The US Office of Foreign Assets Control (OFAC) has sanctioned Iraq's Fly Baghdad (IF, Baghdad) and its Chief Executive Officer and owner, Basheer Al-Shabbani, for allegedly "providing assistance" to the Islamic Revolutionary Guard Corps-Qods Force (IRGC-QF) and its proxy groups in Iraq, Syria, and Lebanon. The airline denied being involved in any illegal activities.

"For several years, Iraqi airline Fly Baghdad has supported the operations of the IRGC-QF and its proxies by delivering materiel and personnel throughout the region. Fly Baghdad flights have delivered shipments of weapons to Damascus in Syria for transfer to members of the IRGC-QF and Iran-aligned militia groups on the ground in Syria, including the Syrian Arab Republican Guard, Lebanese Hizballah, Kata'ib Hizballah (KH), and the KH-affiliated Abu al-Fadl al-Abbas Brigade," the US Treasury Department's enforcement agency said.

OFAC alleges that Fly Baghdad carried "fighters, weapons, and money" to Syria and Lebanon on behalf of Kata'ib Hizballah, one of the main Iran-aligned militias in Iraq. The carrier reportedly carried KH fighters for training in Lebanon alongside the now defunct Iraqi airline, Al Naser Wings Airlines. KH also allegedly used Fly Baghdad aircraft to transfer "bags of US currency and US-made weapons obtained through battlefield collection". OFAC said the airline also participated in carrying Iraqi fighters after the October 7 Hamas attack on Israel to aid Iran-affiliated militias.

The US authorities specifically designated two of Fly Baghdad's aircraft, B737-700 YI-BAN (msn 32412) and YI-BAF (msn 35064). The ch-aviation fleets ownership module shows that both aircraft are owned by the airline. Fly Baghdad operates four more B737-800s and three B737-900ERs, which are all leased. It also has one CRJ200 and one CRJ900, both inactive.

Lessors and other parties have been given until March 22, 2024, to execute all wind-down transactions with Fly Baghdad based on existing contracts. OFAC has also authorised all transactions related to civil aviation safety for another two months.

Following the US decision, the Iraqi Central Bank reportedly froze Fly Baghdad's accounts in three domestic banks.
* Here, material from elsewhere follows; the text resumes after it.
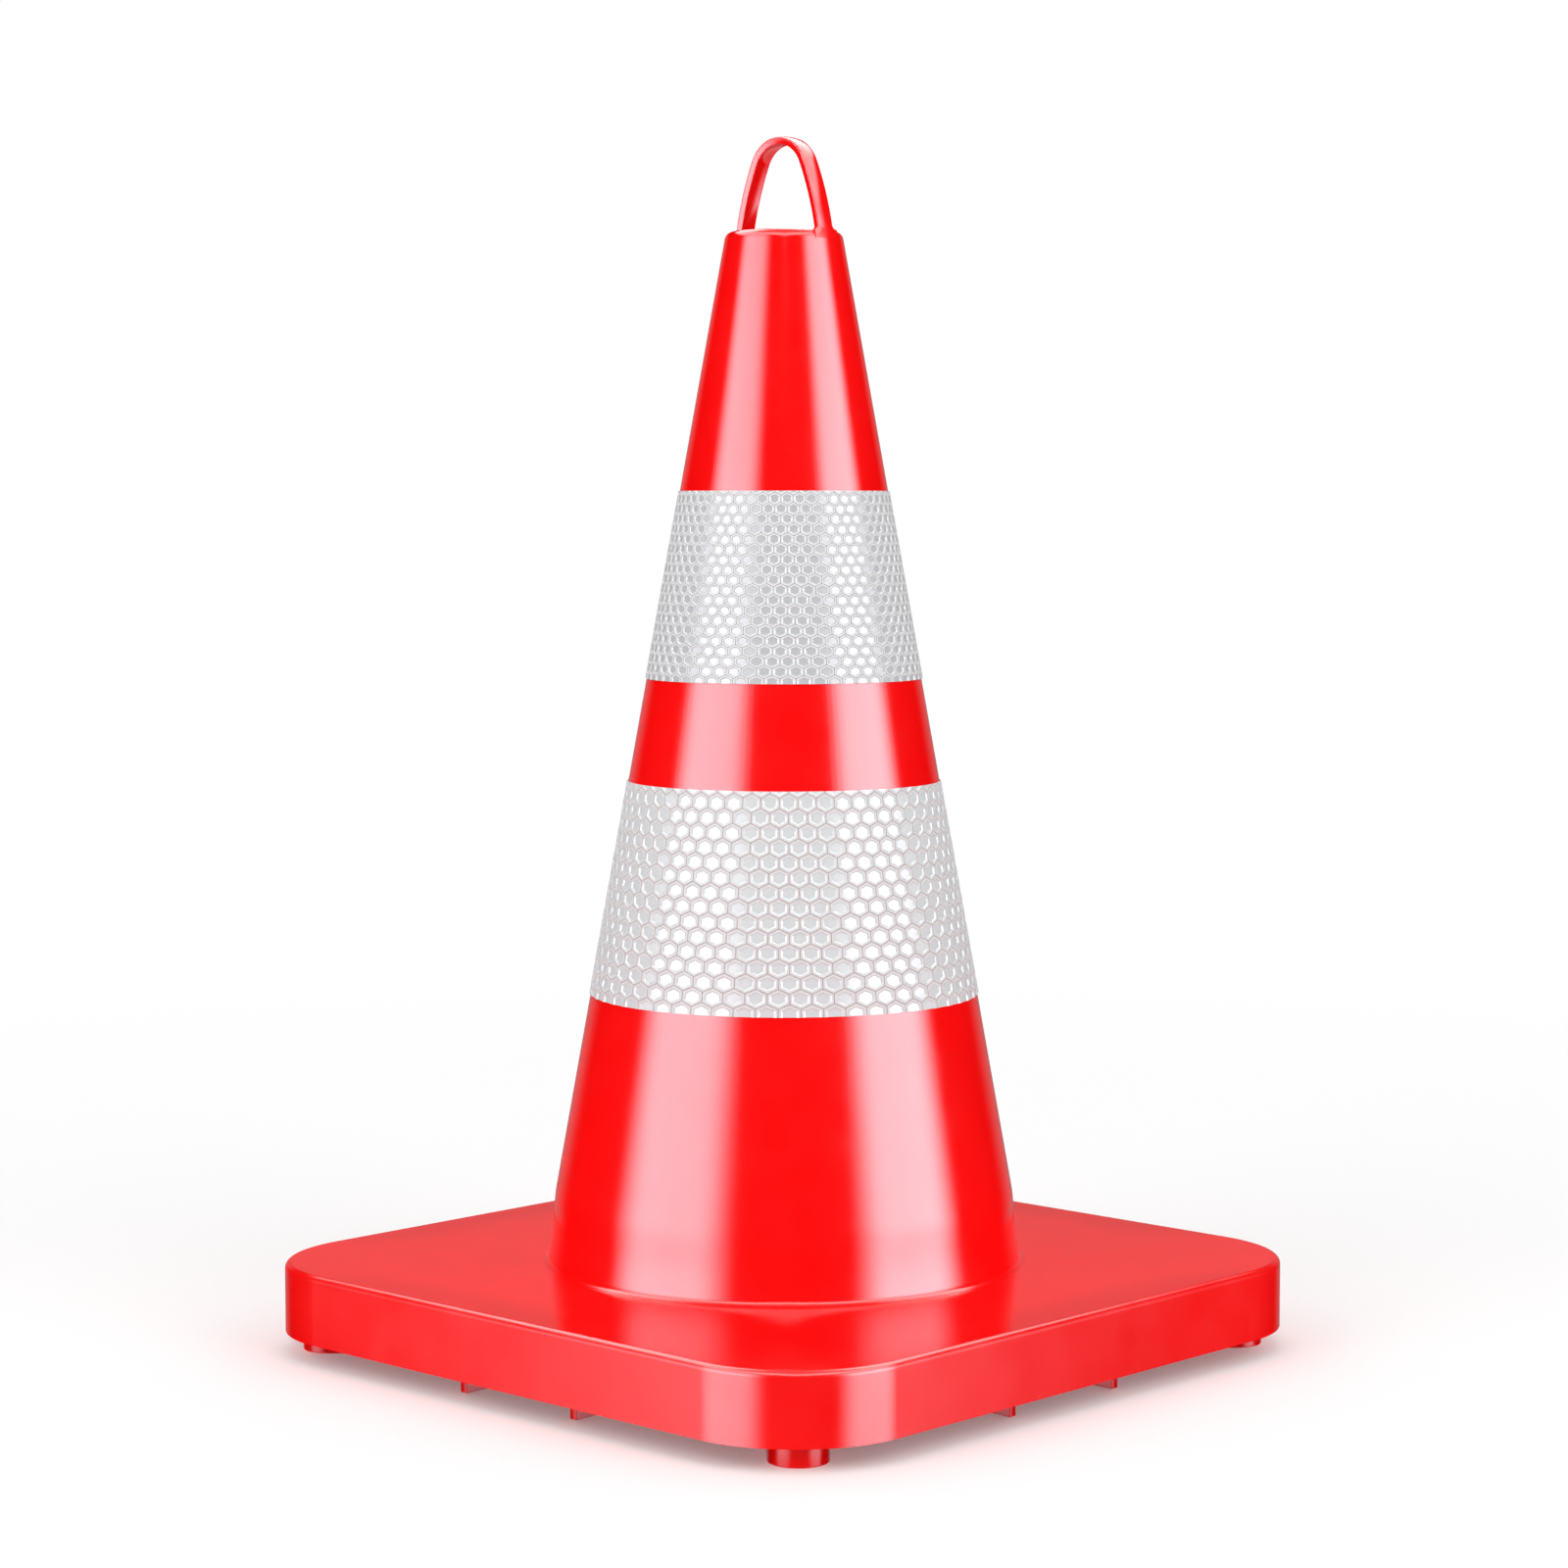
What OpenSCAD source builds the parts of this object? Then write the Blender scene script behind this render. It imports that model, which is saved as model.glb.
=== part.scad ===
// Traffic cone: a tapered hollow shell on a square skirted base, with two
// reflective sleeves and a lifting loop on its open top.
// +Z is up. The origin is on the floor, under the cone's axis.

/* [Base] */
// Side of the square base
base_w = 360; // [345:1:400]
// Radius of the base's corners, seen from above
corner_r = 57; // [45:1:65]
// Height of the skirt
skirt_h = 32; // [28:1:40]
// Radius along the base's top edge
edge_r = 3; // [1.5:0.5:3.5]
// Thickness of the deck and of the skirt
base_wall = 3.5; // [3:0.1:4.5]

/* [Feet and ribs] */
// Drop of the feet below the skirt
foot_drop = 10; // [7:0.5:14]
// Outer width of a foot, across the base's diagonal
foot_w = 26; // [22:1:32]
// Thickness of a foot's wall
foot_wall = 4; // [3:0.5:5]
// Gap between a foot's round end and the skirt's corner, outside to outside
foot_inset = 8; // [6:0.5:14]
// Distance of each rib from the middle of its side
rib_offset = 35; // [28:1:45]
// Thickness of a rib
rib_t = 4; // [3:0.5:5]
// Drop of the ribs below the skirt
rib_drop = 9; // [4:0.5:9]
// Setback of a rib's lower end from the skirt's outer face
rib_setback = 12; // [9:0.5:20]

/* [Cone] */
// Height of the cone from the deck to the top of its rim
cone_h = 472; // [440:1:520]
// Outer radius of the upright band at the cone's foot
band_r = 106.5; // [100:0.5:110]
// Height of the upright band, from the deck
band_h = 28; // [22:1:36]
// Height of the flare at the bottom of the band
flare_h = 16; // [12:1:18]
// Radius of the flare's hollow curve
flare_r = 60; // [50:1:80]
// Radius of the fillet that ends the flare on the deck
foot_fillet = 1.5; // [1:0.1:2.5]
// Outer radius at the rim, below its rounding
rim_r = 27.2; // [26:0.1:29]
// Radius of the rounding around the rim
rim_round = 4; // [2:0.5:4.5]
// Wall of the cone, measured level
cone_wall = 3.5; // [3:0.1:4]
// Radius of the round opening in the top
top_open_r = 22; // [20:0.5:22.5]
// Length of the straight neck below the rim
neck_h = 8; // [6:0.5:14]

/* [Lifting loop] */
// Height of the loop above the rim
loop_h = 43; // [41:0.5:46]
// Radius of the loop's crown, outside
crown_r = 18; // [17:0.5:20]
// Width of the loop's strap
strap_w = 9.6; // [8:0.2:12]
// Thickness of the loop's strap
strap_t = 3.2; // [2.6:0.1:4]
// Radius where the strap flares into the rim
strap_flare_r = 2.5; // [1:0.5:3]

/* [Reflective sleeves] */
// Lower edge of the lower sleeve, from the deck
lower_z = 124; // [110:1:130]
// Height of the lower sleeve
lower_h = 98; // [90:1:105]
// Lower edge of the upper sleeve, from the deck
upper_z = 269; // [250:1:280]
// Height of the upper sleeve
upper_h = 85.5; // [75:0.5:95]
// Thickness of the sleeve's sheet
sheet_t = 1.2; // [0.8:0.1:1.6]
// Width of the welded lap down the back of a sleeve
lap_w = 12; // [8:1:16]
// Direction of the lap, turned from +X to the back
lap_turn = 90; // [60:5:120]

/* [Hidden] */
$fn = 128;

skirt_z = foot_drop;
deck_z = skirt_z + skirt_h;
deck_under = deck_z - base_wall;
rim_z = deck_z + cone_h;
half_w = base_w / 2;

// The straight flank runs from the top of the band to the start of the rounding.
flank_top = cone_h - rim_round;
taper = (band_r - rim_r) / (flank_top - band_h);
taper_angle = atan(taper);
open_r = band_r - cone_wall;
neck_z = cone_h - neck_h;

// The fillet touches both the deck and the flare's curve, whose centre is higher up.
fillet_apart = flare_r - foot_fillet;
fillet_rise = flare_h - foot_fillet;
foot_r = band_r + flare_r - sqrt(fillet_apart * fillet_apart - fillet_rise * fillet_rise);
fillet_top = flare_h - fillet_rise * flare_r / fillet_apart;

// Ribs and feet stop short of the opening, to clear a cone nested from below.
under_clear_r = foot_r + 1.5;

// The loop's sides are arcs that leave the rim along the flank and meet the crown.
leg_r = rim_r - rim_round * taper;
crown_z = loop_h - crown_r;
side_r = (leg_r * leg_r + crown_z * crown_z - crown_r * crown_r)
    / (2 * (leg_r * cos(taper_angle) - crown_z * sin(taper_angle) - crown_r));
side_centre = [leg_r - side_r * cos(taper_angle), -side_r * sin(taper_angle)];
meet_angle = atan2(crown_z - side_centre[1], -side_centre[0]);

red = [0.9, 0.04, 0.04];
sheet_white = [0.88, 0.89, 0.9];

// Outer radius of the flank at a height above the deck.
function flank_r(z) = band_r - (z - band_h) * taper;

// Points along an arc, from one angle to another.
function arc(centre, r, from, to, steps) =
    [for (i = [0:steps])
        let (a = from + (to - from) * i / steps)
        centre + r * [cos(a), sin(a)]];

module rounded_square(w, r) {
    square([w, w - 2 * r], center = true);
    square([w - 2 * r, w], center = true);
    for (x = [-1, 1], y = [-1, 1])
        translate([x, y] * (w / 2 - r)) circle(r);
}

// Half of the cone's outside, as drawn against its axis.
module cone_outline() {
    polygon([
        [0, 0], [band_r, 0], [band_r, band_h], [rim_r, flank_top],
        [leg_r - rim_round, cone_h], [0, cone_h]
    ]);
    rim_rounding();
    foot_flare();
}

// The flare hollows out of the band, and a small fillet ends it on the deck.
module foot_flare() {
    difference() {
        square([foot_r, flare_h]);
        intersection() {
            translate([band_r + flare_r, flare_h]) circle(flare_r);
            translate([band_r, fillet_top]) square([flare_r, flare_h]);
        }
        intersection() {
            translate([foot_r, foot_fillet]) circle(foot_fillet);
            translate([band_r, 0]) square([flare_r, fillet_top]);
        }
    }
}

// The circle that rounds the rim touches the flank and the rim's flat top.
module rim_rounding() {
    centre_z = cone_h - rim_round;
    centre_x = flank_r(centre_z) - rim_round / cos(taper_angle);
    translate([centre_x, centre_z]) circle(rim_round);
}

// Half of the cone's inside: the neck, a slope under it, the flank and the band.
module cone_hollow() {
    slope = (flank_r(neck_z) - cone_wall - top_open_r) / (1 - taper);
    polygon([
        [0, -1], [open_r, -1], [open_r, band_h],
        [top_open_r + slope, neck_z - slope], [top_open_r, neck_z],
        [top_open_r, cone_h + 1], [0, cone_h + 1]
    ]);
}

// The strap's outside and inside in side view, from inside the rim up to the crown.
strap_foot = -rim_round;
strap_outside = concat(
    [[rim_r, strap_foot]],
    arc(side_centre, side_r, taper_angle, meet_angle, 6),
    arc([0, crown_z], crown_r, meet_angle, 90, 12)
);
strap_inside = concat(
    [[rim_r - strap_t, strap_foot]],
    arc(side_centre, side_r - strap_t, taper_angle, meet_angle, 6),
    arc([0, crown_z], crown_r - strap_t, meet_angle, 90, 12)
);

module strap_outline() {
    last = len(strap_inside) - 1;
    polygon(concat(strap_outside, [for (i = [last:-1:0]) strap_inside[i]]));
}

// What the loop's legs take out of the rim, from their inside outwards.
module pocket_outline() {
    inside = [for (i = [0:2]) strap_inside[i]];
    polygon(concat(inside, [[rim_r + 1, inside[2][1]], [rim_r + 1, strap_foot]]));
}

// Front view of the strap: its width, flared by two fillets where it meets the rim.
module strap_front() {
    translate([-strap_w / 2, -rim_round]) square([strap_w, loop_h + rim_round + 1]);
    for (side = [0, 1])
        mirror([side, 0])
            difference() {
                translate([0, -rim_round])
                    square([strap_w / 2 + strap_flare_r, rim_round + strap_flare_r]);
                translate([strap_w / 2 + strap_flare_r, strap_flare_r])
                    circle(strap_flare_r);
            }
}

// A slice of a turned shape, so that the loop's legs follow the rim.
module slice_at_rim() {
    translate([0, 0, rim_z])
        intersection() {
            rotate_extrude() children();
            rotate([90, 0, 90])
                linear_extrude(2 * rim_r + 4, center = true) strap_front();
        }
}

module cone_shell() {
    color(red)
        difference() {
            translate([0, 0, deck_z])
                rotate_extrude()
                    difference() {
                        cone_outline();
                        cone_hollow();
                    }
            slice_at_rim() pocket_outline();
        }
}

module lifting_loop() {
    color(red) slice_at_rim() strap_outline();
}

// One sleeve: a sheet wrapped on the flank, with a lap where its ends are welded.
module sleeve(bottom, height) {
    top = bottom + height;
    lap_angle = lap_w / flank_r(bottom + height / 2) * 180 / PI;
    color(sheet_white)
        translate([0, 0, deck_z]) {
            rotate([0, 0, lap_turn + lap_angle / 2])
                rotate_extrude(angle = 360 - lap_angle) sheet(bottom, top, sheet_t);
            rotate([0, 0, lap_turn - lap_angle / 2])
                rotate_extrude(angle = lap_angle) sheet(bottom, top, 2 * sheet_t);
        }
}

module sheet(bottom, top, thickness) {
    polygon([
        [flank_r(bottom), bottom], [flank_r(bottom) + thickness, bottom],
        [flank_r(top) + thickness, top], [flank_r(top), top]
    ]);
}

module upper_sleeve() {
    sleeve(upper_z, upper_h);
}

module lower_sleeve() {
    sleeve(lower_z, lower_h);
}

// The base's outside: upright sides with the top edge rounded all the way round.
module base_block() {
    inner_half = half_w - corner_r;
    translate([0, 0, skirt_z]) {
        linear_extrude(skirt_h - edge_r) rounded_square(base_w, corner_r);
        linear_extrude(skirt_h) rounded_square(base_w - 2 * edge_r, corner_r - edge_r);
    }
    translate([0, 0, deck_z - edge_r])
        for (turn = [0:90:270])
            rotate([0, 0, turn]) {
                translate([half_w - edge_r, 0, 0])
                    rotate([90, 0, 0]) cylinder(2 * inner_half, r = edge_r, center = true);
                translate([inner_half, inner_half, 0])
                    rotate_extrude(angle = 90)
                        translate([corner_r - edge_r, 0]) circle(edge_r);
            }
}

module base_tray() {
    color(red)
        difference() {
            base_block();
            translate([0, 0, skirt_z - 1])
                linear_extrude(deck_under - skirt_z + 1)
                    rounded_square(base_w - 2 * base_wall, corner_r - base_wall);
            cylinder(deck_z + 1, r = open_r);
        }
}

// One rib in side view: it hangs from the deck and the skirt, and is set back below.
module rib_outline() {
    skirt_inside = half_w - base_wall;
    lower_end = half_w - rib_setback;
    rib_foot = skirt_z - rib_drop;
    polygon([
        [under_clear_r, deck_under], [skirt_inside, deck_under],
        [skirt_inside, skirt_z + 6], [lower_end, skirt_z + 2],
        [lower_end, rib_foot], [under_clear_r, rib_foot]
    ]);
}

module underside_ribs() {
    color(red)
        for (turn = [0:90:270], side = [-1, 1])
            rotate([0, 0, turn])
                translate([0, side * rib_offset, 0])
                    rotate([90, 0, 0])
                        linear_extrude(rib_t, center = true) rib_outline();
}

// One foot in plan: a wall bent round the corner, open towards the cone.
module foot_outline(w, tip) {
    translate([tip - w / 2, 0]) circle(w / 2);
    translate([under_clear_r, -w / 2]) square([tip - w / 2 - under_clear_r, w]);
}

module corner_feet() {
    corner_reach = (half_w - corner_r) * sqrt(2) + corner_r;
    tip = corner_reach - foot_inset;
    color(red)
        for (turn = [45:90:315])
            rotate([0, 0, turn])
                linear_extrude(deck_under)
                    difference() {
                        foot_outline(foot_w, tip);
                        translate([-1, 0])
                            foot_outline(foot_w - 2 * foot_wall, tip - foot_wall + 1);
                    }
}

cone_shell();
lifting_loop();
upper_sleeve();
lower_sleeve();
base_tray();
underside_ribs();
corner_feet();
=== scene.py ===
import math

import bmesh
import bpy
from mathutils import Matrix, Vector


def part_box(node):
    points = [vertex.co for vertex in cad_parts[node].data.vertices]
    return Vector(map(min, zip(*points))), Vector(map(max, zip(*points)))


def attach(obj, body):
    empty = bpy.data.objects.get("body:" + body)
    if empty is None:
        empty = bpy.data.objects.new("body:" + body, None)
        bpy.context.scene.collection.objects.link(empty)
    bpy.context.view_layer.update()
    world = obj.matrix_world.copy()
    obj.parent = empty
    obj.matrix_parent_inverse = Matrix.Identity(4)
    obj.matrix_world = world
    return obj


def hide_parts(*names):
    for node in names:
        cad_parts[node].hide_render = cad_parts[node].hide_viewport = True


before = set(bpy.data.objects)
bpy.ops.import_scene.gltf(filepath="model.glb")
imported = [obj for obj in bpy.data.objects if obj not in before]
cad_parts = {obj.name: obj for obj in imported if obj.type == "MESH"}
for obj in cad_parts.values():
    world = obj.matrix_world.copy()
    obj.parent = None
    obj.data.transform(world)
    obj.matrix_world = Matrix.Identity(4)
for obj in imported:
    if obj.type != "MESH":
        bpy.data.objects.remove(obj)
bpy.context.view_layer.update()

scene = bpy.context.scene
scene.view_settings.view_transform = "Standard"

coneLow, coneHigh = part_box("cone_shell")
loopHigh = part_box("lifting_loop")[1]
trayLow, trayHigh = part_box("base_tray")
deckHeight = coneLow.z
rimHeight = coneHigh.z
print("frame loaded, cone from", round(deckHeight, 4), "to", round(rimHeight, 4))

# Fixed values that all pieces share, in metres and degrees
penSize = 0.001
mergeDistance = 0.00001
shadingGuard = 0.0008         # short ends of a straight run, which keep the shading of a bend in it
smoothAngle = 35              # edges that bend less than this are shaded smooth
facingShare = 0.7             # a face looks along an axis when its normal has more than this of it


def nothingSelected():
    if bpy.context.object and bpy.context.object.mode == "EDIT":
        bpy.ops.object.mode_set(mode="OBJECT")
    bpy.ops.object.select_all(action="DESELECT")


def onlySelected(piece):
    nothingSelected()
    piece.select_set(True)
    bpy.context.view_layer.objects.active = piece


def named(name):
    # The primitive that was just added, with its place put into its mesh
    piece = bpy.context.object
    piece.name = name
    piece.data.name = name
    bpy.ops.object.transform_apply(location=True, rotation=True, scale=True)
    return piece


def pick(piece, kind, isWanted):
    # Selects the faces, edges or vertices that are wanted, and nothing else
    shape = bmesh.from_edit_mesh(piece.data)
    bpy.ops.mesh.select_all(action="DESELECT")
    bpy.ops.mesh.select_mode(type=kind)
    for part in {"FACE": shape.faces, "EDGE": shape.edges, "VERT": shape.verts}[kind]:
        part.select_set(isWanted(part))
    bmesh.update_edit_mesh(piece.data)


def bendsMoreThan(edge, degrees):
    return len(edge.link_faces) == 2 and edge.calc_face_angle(0) > math.radians(degrees)


def penDown(name, point):
    # A plane merged to one vertex, from which an outline is drawn
    nothingSelected()
    bpy.ops.mesh.primitive_plane_add(size=penSize, location=point)
    piece = named(name)
    bpy.ops.object.mode_set(mode="EDIT")
    bpy.ops.mesh.select_mode(type="VERT")
    bpy.ops.mesh.select_all(action="SELECT")
    bpy.ops.mesh.merge(type="CENTER")
    return piece, Vector(point)


def penLine(start, end):
    end = Vector(end)
    bpy.ops.mesh.extrude_region_move(TRANSFORM_OT_translate={"value": end - start})
    return end


def penLineGuarded(start, end):
    # A straight run with short ends, so that the shading of a bend stays in the bend
    way = (Vector(end) - start).normalized() * shadingGuard
    for point in (start + way, Vector(end) - way, Vector(end)):
        start = penLine(start, point)
    return start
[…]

"The management of Fly Baghdad and its owner were surprised by the US Treasury's decision... Fly Baghdad denounces this decision as it is not based on any material or moral evidence that could convict the company. The company has worked for years under the direct supervision of the Iraqi government, represented by the Iraqi Civil Aviation Authority and the Ministry of Transport. It is also the only member of the IATA organization in Iraq, and all its operations for the transportation of passengers are under the supervision of the Iraqi Civil Aviation Authority and other authorities in the region," the Iraqi carrier said in a statement.

Fly Baghdad demanded that the US come forward with evidence of the airline's wrongdoing and said it would seek legal recourse to demand compensation.

In December 2023, the airline was proscribed on the EU Air Safety List, albeit the decision was based on the general ban on all Iraqi carriers in place since 2015, not any specific safety violation by the carrier. The airline was planning to launch services to the EU using an A320-200 chartered from Dan Air (DN, Bucharest Baneasa).

"We cannot ignore international sanctions. We are analysing and deciding on the next steps that have to be taken in this particular situation," Dan Air's Chief Executive Matt Ian David told ch-aviation.

Fly Baghdad is the latest Iraqi airline to be designated by OFAC for alleged ties to Iran, the most recent being Al-Naser Airlines (Baghdad) and Al Naser Wings Airlines (Baghdad). Under various sanctions programmes related to the country, the enforcement agency has already targeted a number of airlines in Iran, Syria, and select operators in other countries.